Walter Hodges
Walter Hodges [1]
a clergyman of the Hutchinsonian school and provost of Oriel College, Oxford, flourished about the middle of the last century. He provoked a great deal of attention by his Elihu, or an Inquiry into the principal Scope and Design of the Book of Job (London, 1750, 4to; 1751, 8vo; 3rd ed. 1756; 12mo and others), in which he endeavored to show that Elihu is the Son of God, a discovery which he supposed would throw great light on the book of Job, and solve the controversies respecting the doctrines which have been agitated thereupon.
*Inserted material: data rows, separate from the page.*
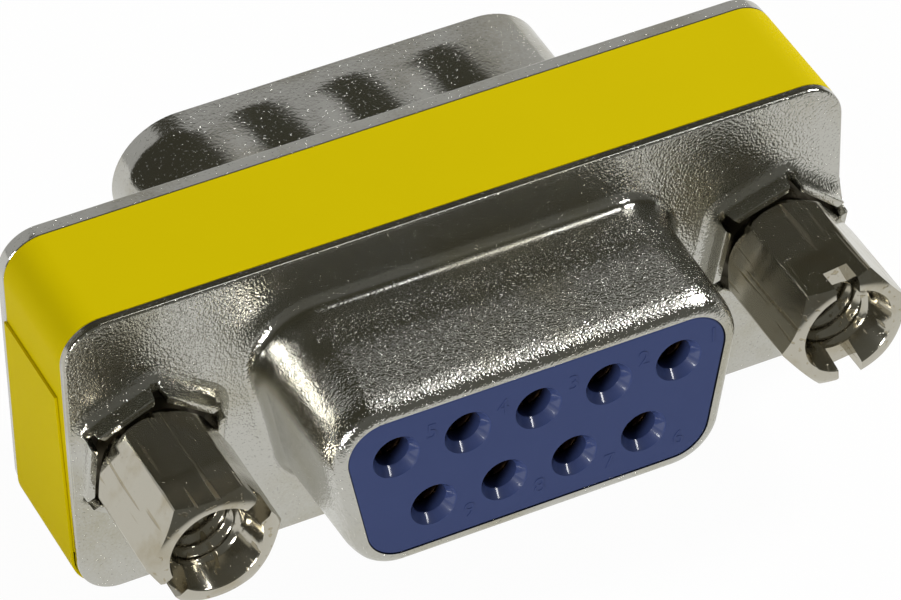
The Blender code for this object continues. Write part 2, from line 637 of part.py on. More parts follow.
def make_wrap_label(collection, material):
    """Strip wound once round the skirts, its outer end lapped over its start on the left end."""
    lift = LABEL_THICKNESS + LABEL_GAP
    heights = (LABEL_UNDER_SHARE * FLANGE_HEIGHT, LABEL_SEAM_SHARE * FLANGE_HEIGHT)
    front = FRONT_Y + LABEL_FRONT_MARGIN
    back = REAR_Y - LABEL_REAR_MARGIN
    flat = flange_outline(LABEL_RECESS - LABEL_GAP, 0.0, heights)
    raised = flange_outline(LABEL_RECESS - LABEL_GAP - lift, 0.0, heights)
    start = len(flat) - (CORNER_STEPS + 1) - len(heights)
    turn = CORNER_STEPS + 1
    path = flat[start:] + flat[:start - turn]
    for step in range(turn):
        index = start - turn + step
        path.append(flat[index].lerp(raised[index], smooth(step / CORNER_STEPS)))
    path += raised[start:start + len(heights)]
    bm = bmesh.new()
    front_row = [bm.verts.new((point.x, front, point.z)) for point in path]
    front_row[-1].co.y += LABEL_DRIFT
    back_row = [bm.verts.new((point.x, back, point.z)) for point in path]
    for i in range(len(path) - 1):
        bm.faces.new((front_row[i], front_row[i + 1], back_row[i + 1], back_row[i]))
    label = add_object("wrap_label", bm, collection, material)
    film = label.modifiers.new("film", "SOLIDIFY")
    film.thickness = LABEL_THICKNESS
    film.offset = 1.0
    film.use_even_offset = True
    return label


def main():
    for old in list(bpy.data.objects):
        bpy.data.objects.remove(old, do_unlink=True)
    parts = make_collection("d_sub_gender_changer")
    cutters = make_collection("cutters")
    plated = make_material("plated_shell", (0.58, 0.57, 0.54), 0.28, 1.0)
    nickel = make_material("nickel_post", (0.62, 0.59, 0.54), 0.16, 1.0)
    steel = make_material("spring_steel", (0.34, 0.34, 0.35), 0.35, 1.0)
    brass = make_material("turned_brass", (0.66, 0.52, 0.28), 0.3, 1.0)
    gold = make_material("contact_gold", (0.80, 0.60, 0.26), 0.25, 1.0)
    blue = make_material("blue_insulator", (0.045, 0.065, 0.15), 0.42, 0.0)
    yellow = make_material("yellow_film", (0.58, 0.46, 0.003), 0.38, 0.0)
    band = make_recess(cutters)
    for shell in (make_front_shell(parts, cutters, plated), make_rear_shell(parts, cutters, plated)):
        add_boolean(shell, "DIFFERENCE", band)
    make_front_insulator(parts, cutters, blue)
    make_rear_insulator(parts, cutters, blue)
    make_contacts(parts, cutters, gold)
    make_wrap_label(parts, yellow)
    for side, x, hex_turn, slot_turn in (
            ("left", -JACKSCREW_SPACING / 2, LEFT_HEX_TURN, LEFT_SLOT_TURN),
            ("right", JACKSCREW_SPACING / 2, RIGHT_HEX_TURN, RIGHT_SLOT_TURN)):
        make_jackscrew(side, x, hex_turn, slot_turn, parts, cutters, nickel)
        make_spacer(side, x, parts, brass)
        make_retaining_ring(side, x, parts, cutters, steel)


main()
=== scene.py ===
import math

import bmesh
import bpy
import numpy as np
from mathutils import Matrix, Vector


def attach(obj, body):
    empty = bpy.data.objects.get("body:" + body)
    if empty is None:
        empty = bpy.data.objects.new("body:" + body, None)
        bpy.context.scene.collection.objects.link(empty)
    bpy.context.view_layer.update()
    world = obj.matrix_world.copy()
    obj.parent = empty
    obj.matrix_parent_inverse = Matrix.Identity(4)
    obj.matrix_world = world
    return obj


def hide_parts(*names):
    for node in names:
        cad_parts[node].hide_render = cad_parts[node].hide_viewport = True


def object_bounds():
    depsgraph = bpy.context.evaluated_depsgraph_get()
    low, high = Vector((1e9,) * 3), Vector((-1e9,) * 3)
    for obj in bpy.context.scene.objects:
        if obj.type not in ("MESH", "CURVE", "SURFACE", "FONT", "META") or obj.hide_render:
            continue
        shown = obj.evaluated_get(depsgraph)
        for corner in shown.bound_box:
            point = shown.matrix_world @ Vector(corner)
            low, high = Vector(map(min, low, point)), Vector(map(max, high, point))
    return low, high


# Lengths below are in millimetres, and become metres where a mesh is made.
# +X is to the right seen from the socket side, which faces -Y, and +Z is up.
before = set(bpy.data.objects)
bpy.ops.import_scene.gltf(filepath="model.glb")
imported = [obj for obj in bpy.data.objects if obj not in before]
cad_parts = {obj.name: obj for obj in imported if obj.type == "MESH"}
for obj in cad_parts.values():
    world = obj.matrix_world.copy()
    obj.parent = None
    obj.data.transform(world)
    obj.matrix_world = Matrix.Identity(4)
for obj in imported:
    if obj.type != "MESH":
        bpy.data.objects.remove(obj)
cadBox = [list(corner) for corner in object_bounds()]
mm = 0.001
print("frame loaded")


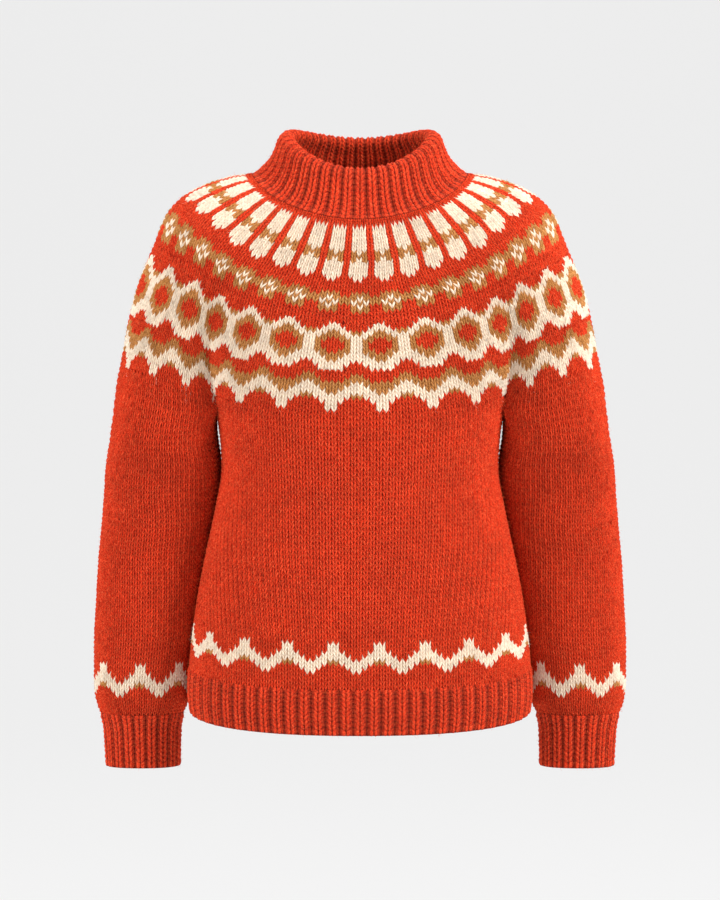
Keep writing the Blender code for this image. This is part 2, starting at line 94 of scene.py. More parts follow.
YARN_INDEX = {yarn.value: index for index, yarn in enumerate(Yarn)}

# Charts: a row for each round from the neck down, a letter for each stitch of one repeat
PETAL_TOPS = ("CCC.",) * 6 + ("TCT.", "TTT.", "TCT.")
PETAL_TIPS = ("CCCC.",) * 4 + (".CC..",)
FLOWERS = (".TTT.", "TTCTT", "TCTCT", ".TCT.", ".TTT.")
MEDALLIONS = (
    "...CC...",
    "..CCCC..",
    "TCCTTCCT",
    "CCTTTTCC",
    "CTT..TTC",
    "CT....TC",
    "CT....TC",
    "CTT..TTC",
    "CCTTTTCC",
    "CCCTTCCC",
    ".CCCCCC.",
    "..CCCC..",
)
YOKE_ZIGZAG = (
    "TT......",
    "TTT....T",
    "CCTTTTTT",
    "CCCTTTTC",
    "CCCCTTCC",
    "TTCCCCCC",
    "...CCCC.",
    "....CC..",
    "....CC..",
)
EDGE_ZIGZAG = (
    "CC......",
    "CC......",
    "CCC....C",
    "CCCC..CC",
    "TTCCCCCC",
    "...CCCC.",
    "....CC..",
)
EDGE_START = 3              # stitches from the middle to the start of the edge zigzag's repeat


def edge_yarns(number: int, columns: Array) -> Array:
    """The yarns of a round above a ribbed edge.

    Args:
        number: the round, counted from the zigzag's first one; outside the zigzag it is plain.
        columns: its stitches, counted from the middle.

    Returns:
        A yarn for each stitch.
    """
    chart = EDGE_ZIGZAG[number] if 0 <= number < len(EDGE_ZIGZAG) else Yarn.RED.value
    return np.array([YARN_INDEX[chart[(column - EDGE_START) % len(chart)]] for column in columns])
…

He wrote also The Christian Plan (2nd edit., with additions, and with other theological pieces, London, 1775, 8vo), a no less curious work than the one above mentioned, though it failed to produce so much sensation. "The whole meaning and extent of the Christian plan he represents as embodied, according to his interpretation, in the Hebrew Elohim." The other theological pieces in the addenda of this work are on the historical account of David's life; and on Sheol, or concerning the Place of departed Souls between the Time of their Dissolution and the general Resurrection; also, Oratio habita in domo convocationis. — Kitto, Cyclop. 2, 317; Darling, Cyclop. Bibliog. 1, 1504; Allibone, Dict. of Authors, 1, 857.